The first gaze is seldom compassionate. It’s too busy weighing and feeling itself: “How will this affect me?” or “What reaction does my self-image demand now?” or “How can I regain control of this situation?” Let’s admit that we all start there. Only after God has taught us how to live “undefended” can we immediately stand with and for others, and for the moment.  

It has taken me much of my life to begin to have the second gaze. By nature I have a critical mind and a demanding heart, and I am so impatient. These are both my gifts and my curses, yet it seems I cannot have one without the other. They are both good teachers. A life of solitude and silence allows them both, and invariably leads me to the second gaze. The gaze of compassion, looking out at life from the place of Divine Intimacy, is really all I have, and all I have to give, although I don’t always do it.  

I named my little hermitage “East of Eden” because of its significance in the life of Cain, after he killed his brother Abel. God sent Cain to this place after he had failed and sinned. Yet ironically God gave him a loving and protective mark: “So YHWH put a mark on Cain so that no one would do him harm. He sent him to wander in the land of Nod, East of Eden” (Genesis 4:15–16). I have always felt God’s mark and protection. 

By my late 50s I had plenty of opportunities to see my own failures, shadow, and sin. The first gaze at myself was critical, negative, and demanding, not at all helpful to me or to others. I am convinced that such guilt and shame are never from God. They are merely protestations of the false self when shocked by its own poverty. God leads by compassion, never by condemnation. God offers us the grace to weep over our sins more than to perfectly overcome them, to humbly recognize our littleness rather than to become big. This kind of weeping and wandering keeps us both askew and awake at the same time.  

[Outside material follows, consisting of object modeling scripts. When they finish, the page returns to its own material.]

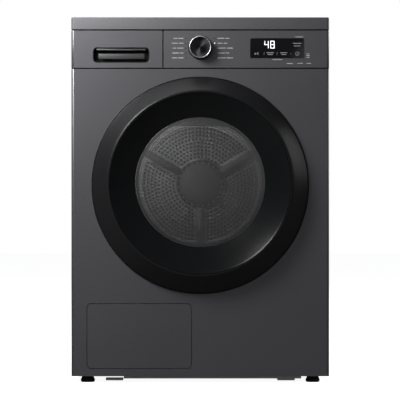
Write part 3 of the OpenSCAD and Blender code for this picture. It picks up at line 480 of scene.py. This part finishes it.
def glowing(name, colour, strength):
    """Marks that give off a little light: lit figures glow as lamps do, and printed marks get a faint
    painted glow.
    """
    mat, tree, shader = new_material(name)
    soft = noise(tree, coordinates(tree), 400.0)
    for socket in ("Base Color", "Emission Color"):
        link(tree, tinted(tree, soft, [c * 0.9 for c in colour], colour), shader.inputs[socket])
    shader.inputs["Emission Strength"].default_value = strength
    shader.inputs["Roughness"].default_value = 0.5
    return mat


def spangled(name, colour):
    """Hot-dipped zinc: crystals a few millimetres wide, of slightly different tone."""
    mat, tree, shader = new_material(name)
    cells = tree.nodes.new("ShaderNodeTexVoronoi")
    cells.inputs["Scale"].default_value = 190.0
    link(tree, coordinates(tree), cells.inputs["Vector"])
    split = tree.nodes.new("ShaderNodeSeparateColor")
    link(tree, cells.outputs["Color"], split.inputs["Color"])
    tone = split.outputs["Red"]
    link(tree, tinted(tree, tone, [c * 0.93 for c in colour], [c * 1.07 for c in colour]),
         shader.inputs["Base Color"])
    link(tree, spread(tree, tone, 0.36, 0.48), shader.inputs["Roughness"])
    shader.inputs["Metallic"].default_value = 0.9
    bumped(tree, shader, noise(tree, coordinates(tree), 500.0), 0.06)
    return mat


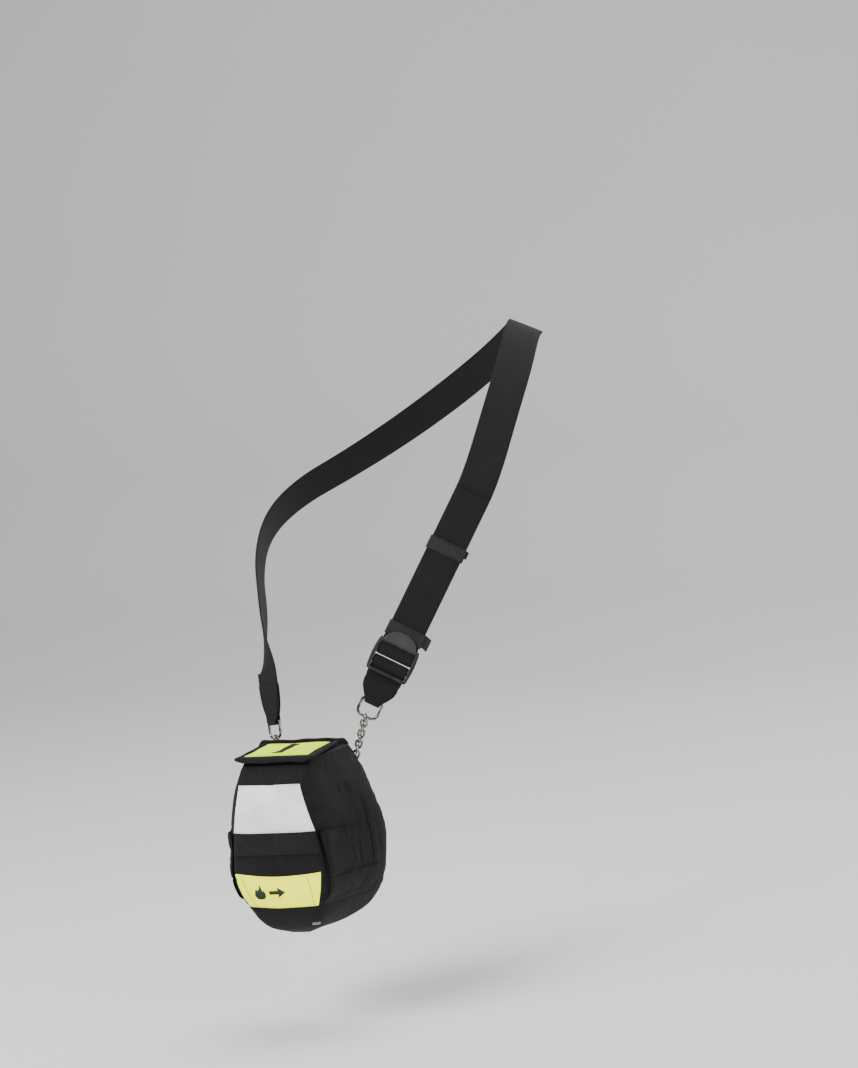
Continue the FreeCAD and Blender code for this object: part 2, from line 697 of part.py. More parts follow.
# ---------------------------------------------------------------- back of the pouch
def build_belt_loop():
    """Wide webbing loop for a waist belt, open to both sides."""
    half = BELT_LOOP_HALF
    low, high = BELT_SLOT
    near = BELT_GAP
    far = BELT_GAP + WEB_THICK
    sewn = BELT_SEWN_THICK
    side = [
        (0, low - BELT_SEWN), (sewn, low - BELT_SEWN), (sewn, low - 6), (far, low - 2),
        (far, high + 2), (sewn, high + 6), (sewn, high + BELT_SEWN), (0, high + BELT_SEWN),
        (0, high + 5), (near, high), (near, low), (0, low - 5)]
    keep("belt_loop", in_pouch(prism([(-half, y, z) for y, z in side], (2 * half, 0, 0))))


# ---------------------------------------------------------------- packed hood
# Sealed bag, level by level: height, half width, front y, back y.
BAG = [
    (9, 22, -68, -26),
    (22, 34, -81, -12),
    (40, 42, -91, -7),
    (60, 50, -97, -7),
    (110, 48, -101, -7),
    (150, 40, -99, -7),
    (168, 34, -80, -12),
]
BAG_SKIN = 0.8
BAG_CORNER = 9.0
TEAR_STRIP = (-27, 27, -44, -41)        # low x, high x, front y, back y
TEAR_STRIP_HEIGHT = 3
FILTER_AT = (0, 74)             # x and z of the filter's axis
FILTER_R = 38
FILTER_Y = (-87, -50)           # front and back of the filter
FILTER_WALL = 1.6
FILTER_OUTLET_R = 13
FILTER_INLET_R = 11
FILTER_COVER = (1.5, 4.0)       # depths behind the filter's front: cover
PLEAT_DEPTHS = (4.6, 15.0)      # pleated paper
PLEAT_PITCH = 6.0
PLEAT_THICK = 1.0
CARBON_DEPTHS = (16.6, 25.0)    # charcoal bed
CATALYST_DEPTHS = (26.4, 31.0)  # carbon monoxide catalyst bed
SCREEN_DEPTHS = (15.5, 25.4, 31.4)
SCREEN_THICK = 0.6
HOOD_HALF = 28                  # folded cloth: half width
HOOD_BACK = (-16.8, -11.5)      # folds behind the mask, front and back
HOOD_TOP = (-48, 139, 157)      # folds above the filter: front y, low z, high z
HOOD_LOW = 40                   # the folds behind the mask start here
WINDOW = (40, -30, 139, 158)    # rolled window: radius, y of its axis, low z, high z
WINDOW_THICK = 1.0
NECK_SEAL = (24, 2.5)           # ring radius and cord radius
NECK_SEAL_AT = (0, -44, 162)
MASK_CONE = (26, 34, 30)        # radius at the filter, radius at the face, depth
MASK_WALL = 2.0
MASK_PORT_R = 4.6               # port above the filter's outlet
MASK_PORT_RISE = 18.4
INHALE_SEAT = (12.6, 8.0)       # outer radius, opening radius
INHALE_DISC_R = 10.5
VALVE_GAP = 0.2                 # between a seat and its disc
VALVE_DISC_THICK = 1.0
HARNESS_RADII = (30, 22)
HARNESS_WIDTH = 5
HARNESS_THICK = 1.2
EXHALE_Y = -70
EXHALE_SEAT = (12, 7)           # outer radius, opening radius
EXHALE_DISC_R = 9.5
EXHALE_DISC_THICK = 1.2
EXHALE_COVER_DEPTH = 5.5
EXHALE_SLOT_HALF = 1.2


def bag_form(inset):
    wires = []
    for z, half, y0, y1 in BAG:
        rise = inset if z == BAG[0][0] else (-inset if z == BAG[-1][0] else 0)
        half = half - inset
        y0 = y0 + inset
        y1 = y1 - inset
        z = z + rise
        cut = BAG_CORNER
        wires.append(polygon([
            (-half + cut, y0, z), (half - cut, y0, z), (half, y0 + cut, z), (half, y1 - cut, z),
            (half - cut, y1, z), (-half + cut, y1, z), (-half, y1 - cut, z), (-half, y0 + cut, z)]))
    return loft(wires)


def build_bag():
    keep("foil_bag", in_pouch(bag_form(0).cut(bag_form(BAG_SKIN))))
    z = BAG[-1][0]
    keep("tear_strip", in_pouch(box(*TEAR_STRIP, z, z + TEAR_STRIP_HEIGHT)))


def filter_disc(radius, depths):
    """Disc on the filter's axis between two depths behind the filter's front."""
    x, z = FILTER_AT
    front = FILTER_Y[0]
    return rod_y(radius, front + depths[0], front + depths[1], x, z)


def build_filter():
    x, z = FILTER_AT
    y0, y1 = FILTER_Y
    cover_back = y0 + FILTER_COVER[1]
    hollow = rod_y(FILTER_R - FILTER_WALL, cover_back - 1, y1 - 2, x, z)
    shell = rod_y(FILTER_R, cover_back, y1, x, z).cut(hollow)
    keep("filter_housing", in_pouch(shell.cut(rod_y(FILTER_OUTLET_R, y1 - 3, y1 + 1, x, z))))
    inlet = rod_y(FILTER_INLET_R, y0, y0 + 5, x, z)
    keep("filter_cover", in_pouch(filter_disc(FILTER_R, FILTER_COVER).cut(inlet)))
    keep("filter_plug", in_pouch(filter_disc(FILTER_INLET_R - 0.2, FILTER_COVER)))
    inner = FILTER_R - FILTER_WALL - 0.4
    pleat_y = [y0 + depth for depth in PLEAT_DEPTHS]
    keep("particle_pleat", in_pouch(pleats(inner, *pleat_y, x, z)))
    keep("carbon_bed", in_pouch(filter_disc(inner, CARBON_DEPTHS)))
    keep("catalyst_bed", in_pouch(filter_disc(inner, CATALYST_DEPTHS)))
    screens = [filter_disc(inner, (depth, depth + SCREEN_THICK)) for depth in SCREEN_DEPTHS]
    keep("filter_screens", in_pouch(Part.Compound(screens)))


def pleats(radius, y0, y1, x, z):
    """Pleated filter paper, cut to a disc."""
    pitch = PLEAT_PITCH
    thick = PLEAT_THICK
    count = int(2 * radius / pitch)
    left = x - count * pitch / 2
    front = [(left + i * pitch / 2, y1 - thick if i % 2 else y0) for i in range(2 * count + 1)]
    back = [(px, py + thick) for px, py in reversed(front)]
    sheet = prism([(px, py, z - radius) for px, py in front + back], (0, 0, 2 * radius))
    return sheet.common(rod_y(radius, y0, y1, x, z))


def build_mask():
    x, z = FILTER_AT
    y0 = FILTER_Y[1]
    seat_r, opening_r = INHALE_SEAT
    seat_top = y0 + 3.0
    keep("inhale_valve_seat", in_pouch(tube_y(seat_r, opening_r, y0 - 2.0, seat_top, x, z)))
    disc_y = seat_top + VALVE_GAP
    keep("inhale_valve_disc", in_pouch(rod_y(INHALE_DISC_R, disc_y, disc_y + VALVE_DISC_THICK, x, z)))
    small, large, depth = MASK_CONE
    rear = Vector(0, 1, 0)
    outer = Part.makeCone(small, large, depth, Vector(x, y0 + 1, z), rear)
    hollow_at = Vector(x, y0 + 1 + MASK_WALL, z)
    inner = Part.makeCone(small - MASK_WALL, large - MASK_WALL, depth - 1, hollow_at, rear)
    bore = rod_y(seat_r + 0.2, y0, y0 + 4, x, z)
    port = rod_y(MASK_PORT_R, y0 - 1, y0 + 6, x, z + MASK_PORT_RISE)
    keep("half_mask", in_pouch(outer.cut(inner).cut(bore).cut(port)))
    keep("head_harness", in_pouch(harness(x, y0 + depth + 1.4, z)))


def harness(x, y, z):
    """Two flat elastic rings folded behind the mask."""
    rings = []
    for radius in HARNESS_RADII:
        rings.append(tube_y(radius, radius - HARNESS_WIDTH, y, y + HARNESS_THICK, x, z))
    return Part.Compound(rings)


def build_exhale_valve():
    """Seat with its opening, the disc in front of it, and a vented cover over both."""
    x = FILTER_AT[0]
    z = FILTER_AT[1] + FILTER_R + 14
    y = EXHALE_Y
    seat_r, opening_r = EXHALE_SEAT
    keep("exhale_valve_seat", in_pouch(tube_y(seat_r, opening_r, y, y + 2.5, x, z)))
    disc_y = y - VALVE_GAP
    keep("exhale_valve_disc", in_pouch(rod_y(EXHALE_DISC_R, disc_y - EXHALE_DISC_THICK, disc_y, x, z)))
    front = y - EXHALE_COVER_DEPTH
    hollow = rod_y(seat_r - 1.4, front + 1.2, y + 1, x, z)
    cup = rod_y(seat_r, front, y - 0.1, x, z).cut(hollow)
    slot = EXHALE_SLOT_HALF
    upright = box(-slot, slot, front - 2.5, front + 2.5, z - opening_r, z + opening_r)
    level = box(-opening_r, opening_r, front - 2.5, front + 2.5, z - slot, z + slot)
    keep("exhale_cover", in_pouch(cup.cut(fuse([upright, level]))))


def build_hood():
    """Folded hood cloth, the window and the neck seal, as they lie in the bag."""
    front, low, high = HOOD_TOP
    behind = box(-HOOD_HALF, HOOD_HALF, *HOOD_BACK, HOOD_LOW, high)
    above = box(-HOOD_HALF, HOOD_HALF, front, HOOD_BACK[1], low, high)
    keep("folded_hood", in_pouch(fuse([behind, above])))
    radius, y, low, high = WINDOW
    sheet = Part.makeCylinder(radius, high - low, Vector(0, y, low))
    sheet = sheet.cut(Part.makeCylinder(radius - WINDOW_THICK, high, Vector(0, y, 0)))
    keep("visor", in_pouch(sheet.common(box(-HOOD_HALF, HOOD_HALF, y - 60, y - 15, low, high))))
    keep("neck_seal", in_pouch(Part.makeTorus(*NECK_SEAL, Vector(*NECK_SEAL_AT))))


# ---------------------------------------------------------------- build and write
def build():
    front_run = front_run_frame()
    left_run = left_run_frame()
    build_pouch()
    build_lid()
    build_belt_loop()
    build_connections(front_run, left_run)
    build_strap(front_run, left_run)
    build_bag()
    build_filter()
    build_mask()
    build_exhale_valve()
    build_hood()


def write():
    os.makedirs("parts", exist_ok=True)
    for name, shape in NODES.items():
        shape.exportStep("parts/" + name + ".step")
    print(len(NODES), "nodes written")


build()
write()
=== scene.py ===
import bpy
import math
import numpy as np
from mathutils import Matrix, Vector, noise


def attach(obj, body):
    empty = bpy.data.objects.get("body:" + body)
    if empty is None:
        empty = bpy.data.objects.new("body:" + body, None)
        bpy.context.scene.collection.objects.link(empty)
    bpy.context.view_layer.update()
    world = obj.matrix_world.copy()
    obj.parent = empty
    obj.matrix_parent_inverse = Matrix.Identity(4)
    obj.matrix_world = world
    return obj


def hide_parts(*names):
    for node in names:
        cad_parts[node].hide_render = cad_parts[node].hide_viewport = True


# Smoke hood in its soft belt pouch on a shoulder strap. Metres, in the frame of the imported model:
# +Z up as worn, the pouch's front faces -Y, origin where the strap lies over the shoulder.
# Names that end in _AT and the strap's route are in metres. All other sizes are in mm, in the local frame
# of the pouch or of one of the strap's straight runs.

MM = 0.001
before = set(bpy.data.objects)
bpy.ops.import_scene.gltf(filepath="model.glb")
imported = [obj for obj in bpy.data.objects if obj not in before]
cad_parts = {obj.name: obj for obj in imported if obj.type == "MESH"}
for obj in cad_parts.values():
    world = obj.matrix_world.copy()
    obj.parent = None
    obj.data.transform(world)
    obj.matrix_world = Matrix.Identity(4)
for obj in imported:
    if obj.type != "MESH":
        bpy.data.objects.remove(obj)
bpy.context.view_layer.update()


# ---------------------------------------------------------------- sizes
POUCH_AT = Vector((-0.220, -0.240, -0.612))     # middle of the pouch's width, its back face, its bottom
BACK_CORNER = 0.97              # the back is this share of the widest width
# Outline of the pouch: height, front half width, widest half width, front y, back y.
LEVELS = np.array([
    (0, 10, 16, -62, -34),
    (4, 20, 32, -73, -20),
    (10, 28, 50, -82, -10),
    (20, 35, 65, -89, -3),
    (36, 42, 77, -96, 0),
    (56, 49.5, 84.5, -102, 0),
    (76, 53.5, 88, -105, 0),
    (98, 51.5, 88.5, -106, 0),
    (120, 47, 86, -106, 0),
    (145, 42, 78.5, -105.5, 0),
    (170, 37.5, 67, -101, 0),
    (182, 38, 60, -92, 0),
    (190, 38, 56, -80, 0),
], float)
BODY_TOP = 190.0
BOWL_TOP = 36.0
POCKET_TOP = 98.0
WALL = 2.4                      # thickness of the pouch's fabric
PANEL = WALL - 0.3              # and of its drawn sheets
CELLS = (24, 32, 24, 32)        # cells of the pouch's grid along its front, right, back and left
CORNERS = np.concatenate([[0], np.cumsum(CELLS)])
ROWS = 56                       # its rows, from the bottom to the mouth
PRESSED_RING = (64.0, -51.0, 153.0)     # centre of a round part inside that shows through the right side
PRESSED_RING_RADIUS = 8.6
FRONT_CROWN = 2.0               # the filled pouch pushes its front out this far
CLOTH_CAP = 3.2                 # the filling may push the fabric this far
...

My later life call is to “wander in the land of Nod,” enjoying God’s so-often-proven love and protection. I look back at my life, and everybody’s life, the One-and-Only-Life, marked happily and gratefully with the sign of Cain. Contemplation and compassion are finally coming together. This is my second gaze. It is well worth waiting for, because only the second gaze sees fully and truthfully. It sees itself, the other, and even God with God’s own compassionate eyes. True action must spring from this place. Otherwise, most of our action is merely reaction, and cannot bear “fruit that will last” (John 15:16).